Mektoub, My Love: Canto Uno, un momento del film
Mektoub, My Love: Canto Uno, un momento del film

Se questa "frenesia del piacere" è la forza vitale e vitalistica che muove - letteralmente: siamo di fronte a un film dal dinamismo trascinante - l'intera comunità marittima, incluso uno zio/Falstaff con goderecce manie da satiro, Amin è il solo a non assecondare, se non in apparenza, questo flusso ininterrotto di cibo, musica, sudore e sesso: la sua attitudine è quella di contemplare, ascoltare, 'studiare' l'umanità che lo circonda, facendosi depositario di sfoghi e confidenze o testimone di repentini attimi di bellezza e di meraviglia (la scena della nascita dei due agnellini, con tanto di musica classica a sottolinearne l'atmosfera sacrale). E in una pellicola percorsa da un erotismo sfrenato e palpabile (quanto e più de La vita di Adéle), in cui soprattutto le sequenze ambientate nei locali e in spiaggia sono messe in scena come un'irrefrenabile girandola di corpi che si cercano, che si toccano, che si desiderano, Amin è anche l'unico per il quale l'Eros è destinato a rimanere puro impulso: un impulso che non avrà mai modo di concretizzarsi (per volontà sua o altrui), e che il protagonista finirà per sublimare con la sua macchina fotografica.

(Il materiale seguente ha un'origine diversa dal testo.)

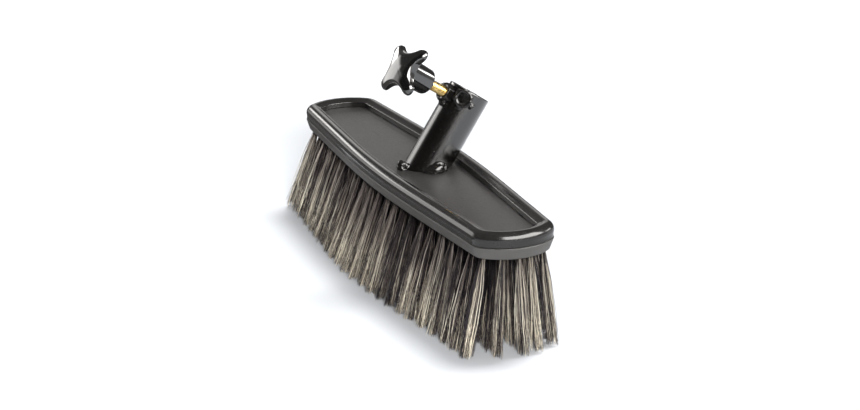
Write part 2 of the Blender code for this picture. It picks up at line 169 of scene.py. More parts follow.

Mektoub, My Love: Canto Uno, una scena del film
Mektoub, My Love: Canto Uno, una scena del film

Tenendo conto di questo presupposto, e a dispetto dei numerosi punti di contatto, sarebbe fuorviante considerare Mektoub, My Love: Canto Uno come una sorta di "film gemello" de La vita di Adéle: il capolavoro del 2013 era scandito da un'urgenza, da una visceralità, da un senso di struggente empatia che Mektoub, My Love recupera solo in parte, e probabilmente senza raggiungere i vertici della precedente opera di Kechiche. Ma nel corso di oltre tre ore di cinema comunque straordinario e irrinunciabile, una scena nello specifico, e guarda caso proprio quella più rohmeriana di tutte (impossibile non pensare al meraviglioso Racconto d'estate), riesce ad imprimersi nella memoria e nel cuore: l'epilogo in spiaggia, con il rinnovato incontro di due spiriti 'quieti' e forse per la prima volta in sintonia l'uno con l'altro, nella soffusa malinconia di un tramonto.